##### Stored rows #####
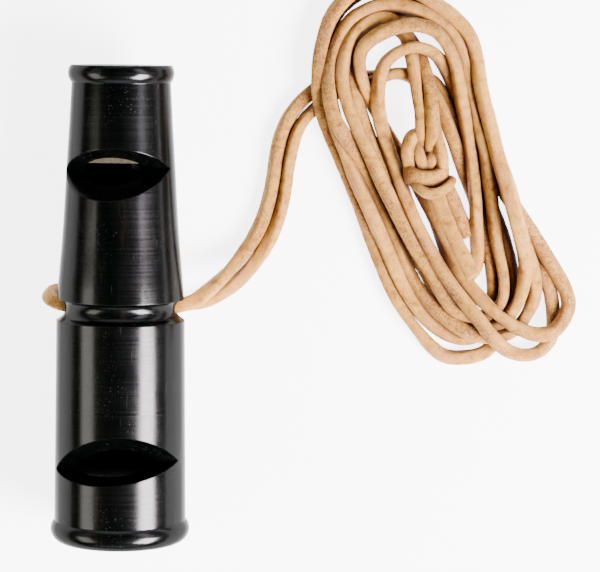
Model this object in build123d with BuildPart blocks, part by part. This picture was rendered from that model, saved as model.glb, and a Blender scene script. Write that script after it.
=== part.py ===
from build123d import *
import math
import os

# Two-tone dog whistle: a turned horn body with a plain-note chamber at its narrow
# end and a trill chamber at its wide end, on a thong lanyard.  Millimetres.
# The whistle lies on its side: its axis runs along Y, narrow end towards +Y,
# windows up, with the lanyard in a loose hank on the +X side.

# ---- driving dimensions: body ----
overall_length = 80.4
half_length = overall_length / 2
wide_bead_radius = 11.8
wide_bead_width = 3.6
wide_bead_crest = 0.56
wide_face_radius = 10.4
barrel_foot_radius = 11.15
barrel_top_radius = 10.82
barrel_top_y = -2.6
groove_shoulder_radius = 9.95
groove_shoulder_y = -2.0
groove_radius = 9.3
groove_y = -0.6
cone_foot_radius = 10.65
cone_foot_y = 0.96
cove_lip = 0.1
narrow_bead_radius = 8.9
narrow_bead_width = 2.9
narrow_bead_crest = 0.5
narrow_neck_radius = 8.3
narrow_face_radius = 8.45
# The cone's swept outline between its foot and its neck, as radius and place along Y.
cone_outline = [(10.55, 2.8), (9.97, 9.5), (9.14, 22.8), (8.72, 29.6)]

axis_height = wide_bead_radius

# ---- driving dimensions: chambers, windows, blocks ----
trill_bore_radius = 8.0
trill_bore_floor_y = -5.5
plain_bore_radius = 5.9
plain_bore_floor_y = 4.2
plain_bore_offset = -0.6
thong_hole_radius = 1.4

trill_window_y = -26.7
trill_window_height = 3.9
trill_window_roll = 3.5
trill_window_skew = 5.0
trill_ramp_lean = 38.0
trill_block_lean = 18.6

plain_window_y = 22.9
plain_window_height = 2.07
plain_window_roll = 8.7
plain_window_skew = 2.0
plain_ramp_lean = 34.0
plain_block_lean = 28.0

window_reach = 14.0
window_rise = 12.0

trill_block_end_y = -28.0
plain_block_end_y = 24.0
block_recess = 0.3
windway_exit = 1.3
windway_mouth = 1.9

# ---- driving dimensions: pea ----
pea_radius = 4.5
pea_gap = 0.15
pea_start_gap = 0.4

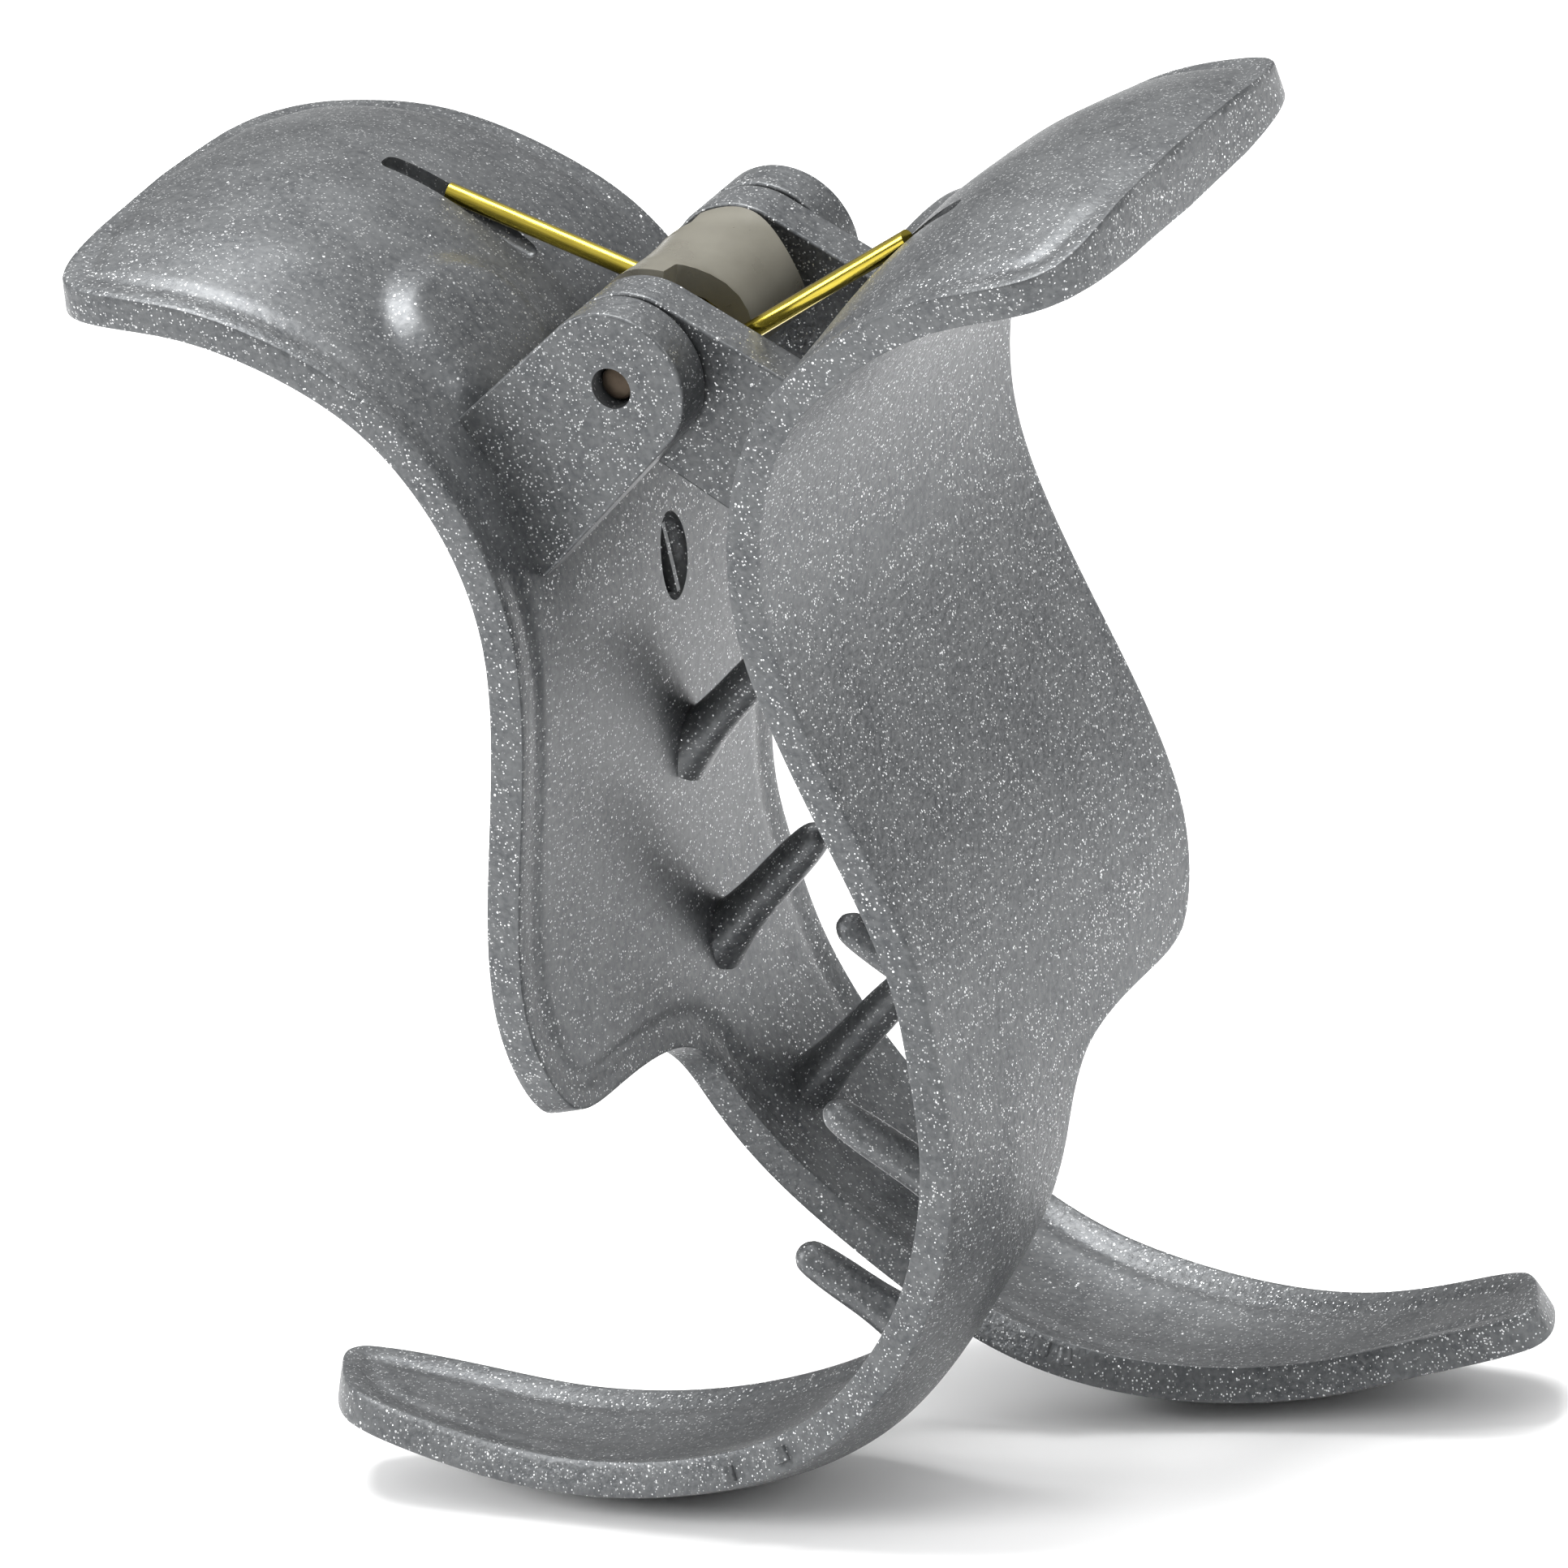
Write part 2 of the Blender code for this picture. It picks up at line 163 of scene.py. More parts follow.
#####
== Stated problem ==
Extract the complete data, matching each line exactly.

== The result ==
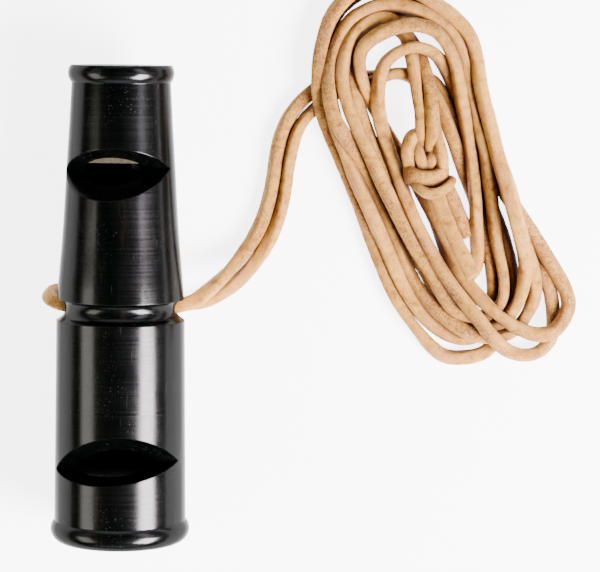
Model this object in build123d with BuildPart blocks, part by part. This picture was rendered from that model, saved as model.glb, and a Blender scene script. Write that script after it.
=== part.py ===
from build123d import *
import math
import os

# Two-tone dog whistle: a turned horn body with a plain-note chamber at its narrow
# end and a trill chamber at its wide end, on a thong lanyard.  Millimetres.
# The whistle lies on its side: its axis runs along Y, narrow end towards +Y,
# windows up, with the lanyard in a loose hank on the +X side.

# ---- driving dimensions: body ----
overall_length = 80.4
half_length = overall_length / 2
wide_bead_radius = 11.8
wide_bead_width = 3.6
wide_bead_crest = 0.56
wide_face_radius = 10.4
barrel_foot_radius = 11.15
barrel_top_radius = 10.82
barrel_top_y = -2.6
groove_shoulder_radius = 9.95
groove_shoulder_y = -2.0
groove_radius = 9.3
groove_y = -0.6
cone_foot_radius = 10.65
cone_foot_y = 0.96
cove_lip = 0.1
narrow_bead_radius = 8.9
narrow_bead_width = 2.9
narrow_bead_crest = 0.5
narrow_neck_radius = 8.3
narrow_face_radius = 8.45
# The cone's swept outline between its foot and its neck, as radius and place along Y.
cone_outline = [(10.55, 2.8), (9.97, 9.5), (9.14, 22.8), (8.72, 29.6)]

axis_height = wide_bead_radius

# ---- driving dimensions: chambers, windows, blocks ----
trill_bore_radius = 8.0
trill_bore_floor_y = -5.5
plain_bore_radius = 5.9
plain_bore_floor_y = 4.2
plain_bore_offset = -0.6
thong_hole_radius = 1.4

trill_window_y = -26.7
trill_window_height = 3.9
trill_window_roll = 3.5
trill_window_skew = 5.0
trill_ramp_lean = 38.0
trill_block_lean = 18.6

plain_window_y = 22.9
plain_window_height = 2.07
plain_window_roll = 8.7
plain_window_skew = 2.0
plain_ramp_lean = 34.0
plain_block_lean = 28.0

window_reach = 14.0
window_rise = 12.0

trill_block_end_y = -28.0
plain_block_end_y = 24.0
block_recess = 0.3
windway_exit = 1.3
windway_mouth = 1.9

# ---- driving dimensions: pea ----
pea_radius = 4.5
pea_gap = 0.15
pea_start_gap = 0.4

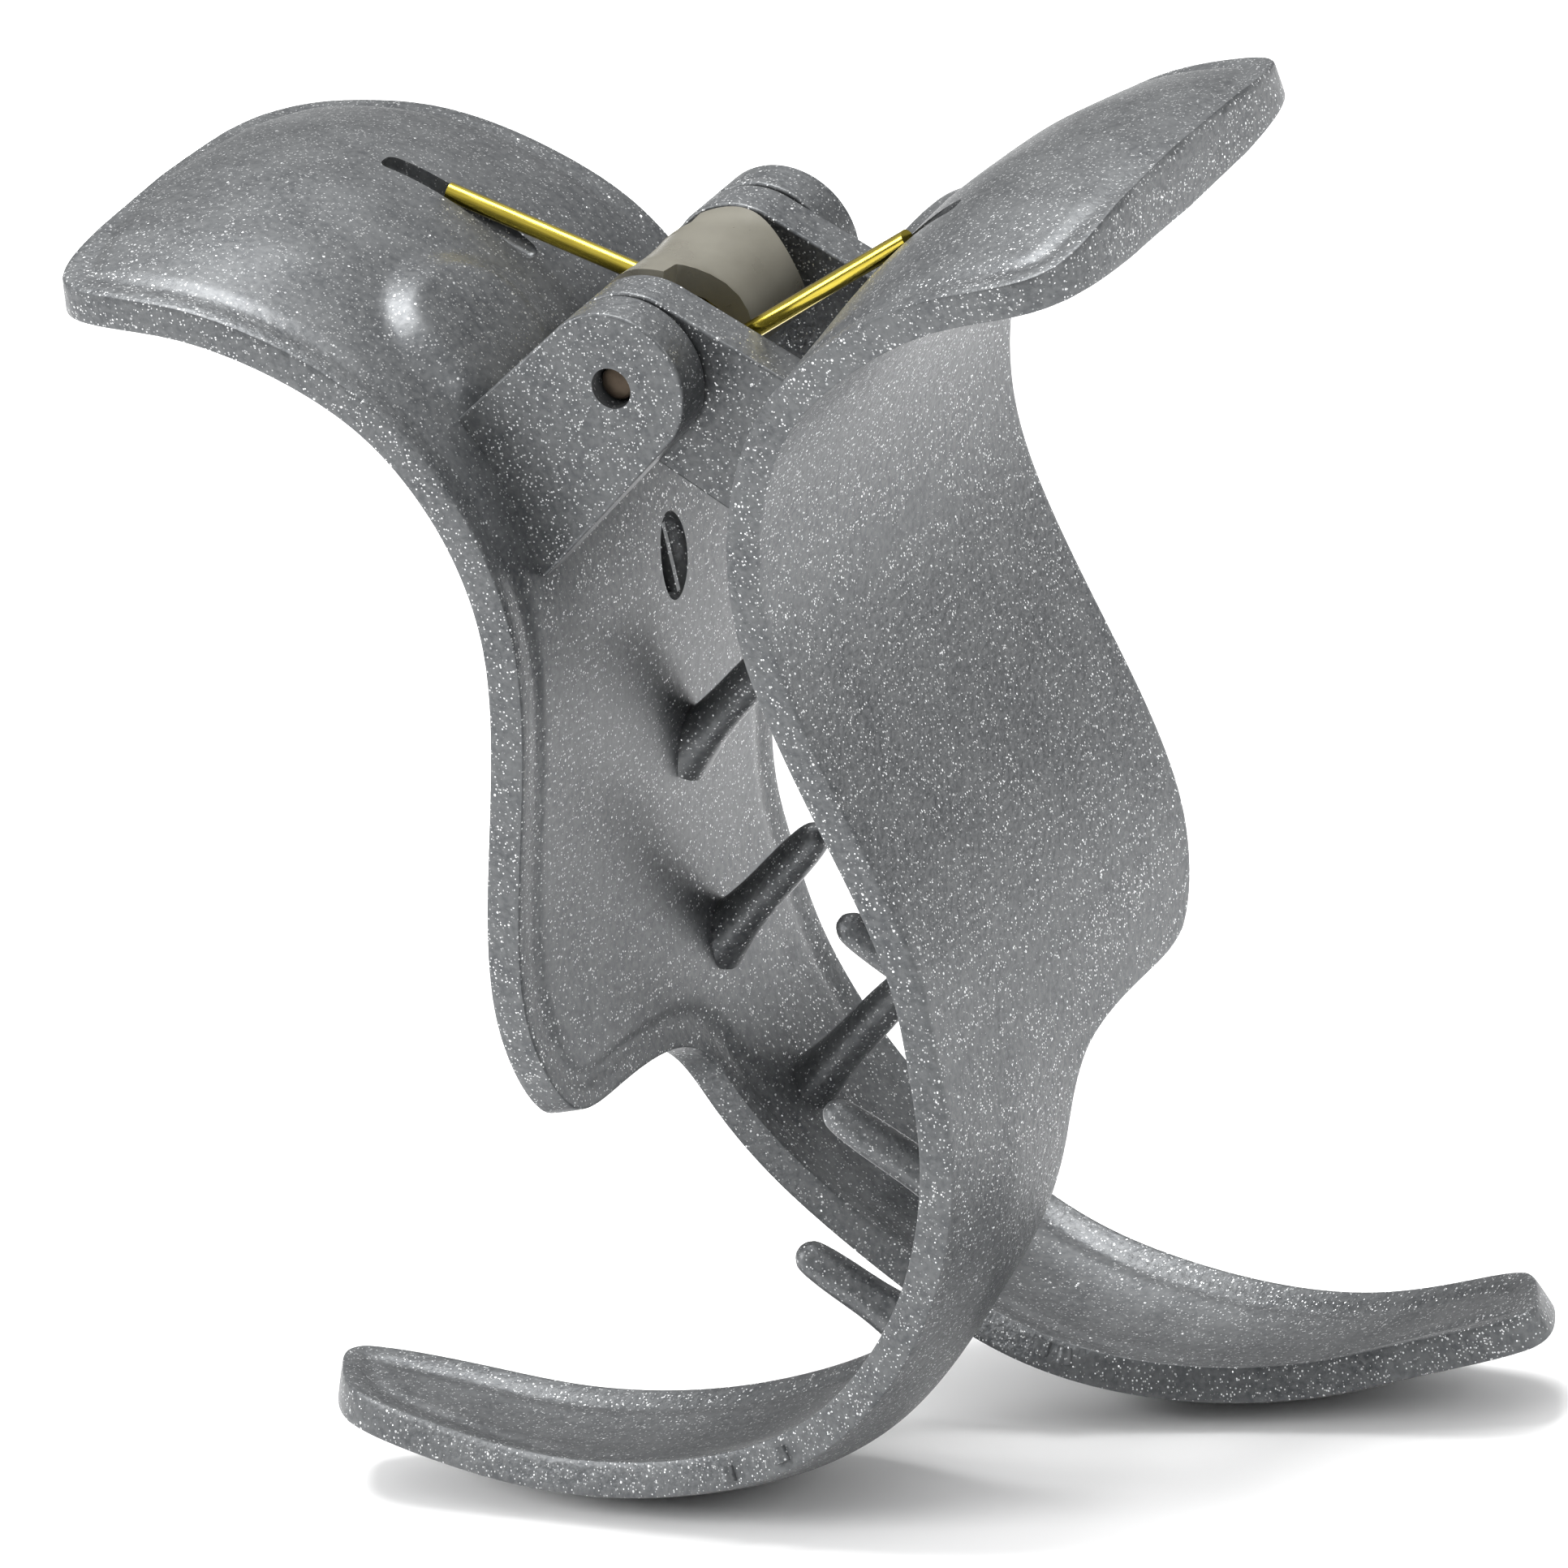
Write part 2 of the Blender code for this picture. It picks up at line 163 of scene.py. More parts follow.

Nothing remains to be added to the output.